CURRENT DOMESTIC FUEL SURCHARGE TASMANIA: 4.51 - 6.93% March 2009

Tuesday, October 28, 2008

Oil prices slip on demand risks

Brian Baskin October 28, 2008
CRUDE oil futures settled near a 17-month low as concerns about falling demand outweighed talk of a second OPEC production cut.Light, sweet crude for December delivery settled down US93 cents, or 1.5 per cent, at $US63.22 a barrel on the New York Mercantile Exchange, the lowest settlement price since May 29, 2007. December Brent crude on the ICE futures exchange settled down US64c, or 1 per cent, at $US61.41 a barrel. Oil prices remain locked in a downward spiral based on expectations that global demand growth will be drastically lower in 2009 as economies cool worldwide. While little new happened to deepen demand worries, the market failed to receive any sign that it had hit bottom, either. Futures rallied briefly on comments by Organisation of Petroleum Exporting Countries secretary general Abdalla Salem el-Badri that the group could hold a second emergency meeting before its regular session in December. Mr El-Badri raised the prospect of another production cut, on top of the 1.5 million-barrels-a-day reduction announced last Friday, at OPEC's first emergency meeting. "OPEC is just going to address the supply side," said Darin Newsom, senior analyst with DTN, a market information service. "Adjustments to supply are not having the desired effect on the market, and they probably won't." Market participants have also raised doubts that OPEC members will fully comply with cuts. The US is moving toward an oversupply of crude, with analysts anticipating a 1.6-million-barrel build in crude stocks in weekly data due later this week from the US Energy Information Administration.

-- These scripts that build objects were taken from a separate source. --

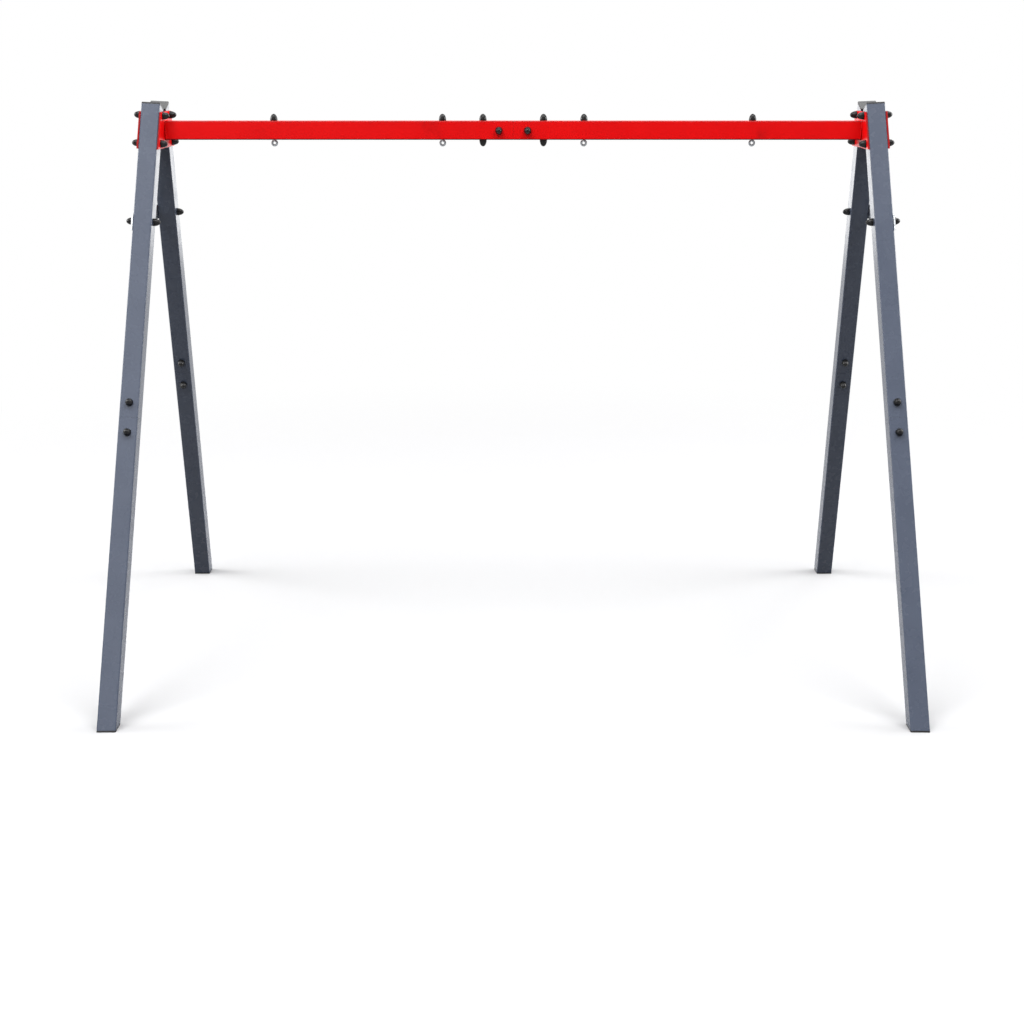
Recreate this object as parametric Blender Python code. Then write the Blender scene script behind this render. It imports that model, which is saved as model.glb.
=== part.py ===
"""Double swing frame: a red beam in two halves, carried by two leaning A-frames of square steel tube.

Left is -X, right is +X, front is -Y, and the four feet stand on z = 0.
"""

import math

import bmesh
import bpy
from mathutils import Matrix, Vector

# Driving dimensions, in metres.
TUBE_WIDTH = 0.060
TUBE_WALL = 0.002
TUBE_CORNER = 0.004
GAP = 0.0003  # air between two pieces that touch

# The two legs of an A-frame would meet at an apex above the beam. Each A-frame leans
# outward on its way down, and its legs spread to the front and to the rear.
APEX_X = 1.1685
APEX_HEIGHT = 1.9631
LEAN = math.radians(2.6)
LEG_SPREAD = math.radians(22.3)

# Places down a leg's centre line, as distances from the apex.
LEG_TOP = 0.1183
BRACKET_BOLTS = {"upper": 0.1463, "lower": 0.2410}
TIE_BOLT = 0.5029
LEG_SEAM = 1.148
LEG_SPLICE_BOLTS = {"upper": 1.100, "lower": 1.196}

# Plates, as distances below the apex in the leaning plane of the A-frame.
PLATE_THICKNESS = 0.005
BRACKET_TOP = 0.1234
BRACKET_BOTTOM = 0.2391
TIE_TOP = 0.4405
TIE_BOTTOM = 0.4897

# The beam runs along X; its bolts and eyes are placed by their distance from its middle.
BEAM_HEIGHT = 1.7786
BEAM_UPRIGHT_BOLT = 0.0995
BEAM_LEVEL_BOLT = 0.0470
EYE_BOLTS = {"outer": 0.7866, "inner": 0.2323}

# Sleeves that join the tubes end to end, hidden inside them.
SLEEVE_WALL = 0.0025
SLEEVE_CORNER = 0.0035
SLEEVE_PLAY = 0.0005
BEAM_SLEEVE_HALF = 0.140
LEG_SLEEVE_HALF = 0.090

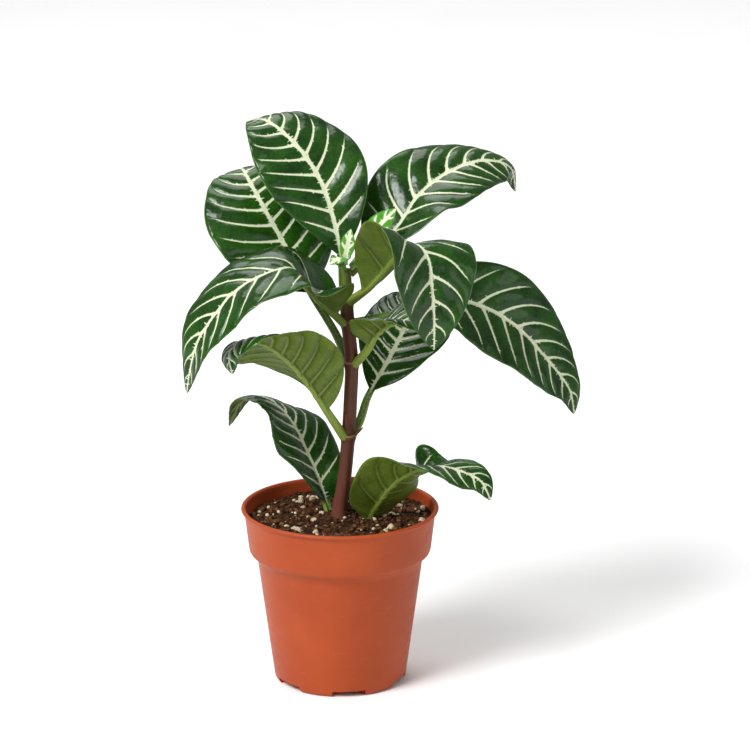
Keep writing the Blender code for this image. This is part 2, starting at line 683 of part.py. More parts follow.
def main():
    clear_scene()
    carrier = bpy.data.objects.new("plant_frame", None)
    bpy.context.collection.objects.link(carrier)
    carrier.location = (POT_AXIS_X * MM, POT_AXIS_Y * MM, 0.0)

    terracotta = finish("terracotta_plastic", (0.55, 0.10, 0.03), 0.45)
    peat = finish("peat_mix", (0.035, 0.018, 0.010), 0.95)
    bark = finish("stem_skin", (0.13, 0.035, 0.018), 0.55)
    leaf_green = finish("leaf_green", (0.015, 0.07, 0.012), 0.35)
    young_green = finish("young_leaf_green", (0.10, 0.30, 0.02), 0.4)

    build_pot(terracotta, carrier)
    build_stem(bark, carrier)

    points, radii = stem_line(CLEARANCE)
    below = points[0] + (points[0] - points[1])
    above = points[-1] + (points[-1] - points[-2]) * 0.1
    points = np.vstack([below, points, above])
    radii = np.concatenate([radii[:1], radii, radii[-1:]])
    stem_room = add_piece("stem_room", tube("stem_room", points, radii, STEM_SIDES), bark, carrier)
    hide_guide(stem_room)

    basal = LEAVES[:2]
    holes = [petiole_hole(leaf, peat, carrier) for leaf in basal]
    growing = [at_height(STEM_LINE, SOIL_TOP)]
    growing += [at_height(leaf.midrib, SOIL_TOP) for leaf in basal]
    build_soil(peat, carrier, [stem_room] + holes, growing)
    for leaf in LEAVES:
        young = leaf.name.startswith("young")
        add_leaf(leaf, young_green if young else leaf_green, carrier, stem_room)
    remove_pieces(holes + [stem_room])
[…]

Oil inventories are already above the five-year average, as refiners hold down runs in response to weak demand. "Refiners aren't in a real hurry to start making a lot of product that they're not selling much of," said Phil Flynn, an analyst with Alaron Trading. "Crude should continue to build for a while." Analysts surveyed by Dow Jones also gave an average forecast of a 1.8-million-barrel build in petrol inventories and a 500,000-barrel build in distillate stocks, which include heating oil and diesel.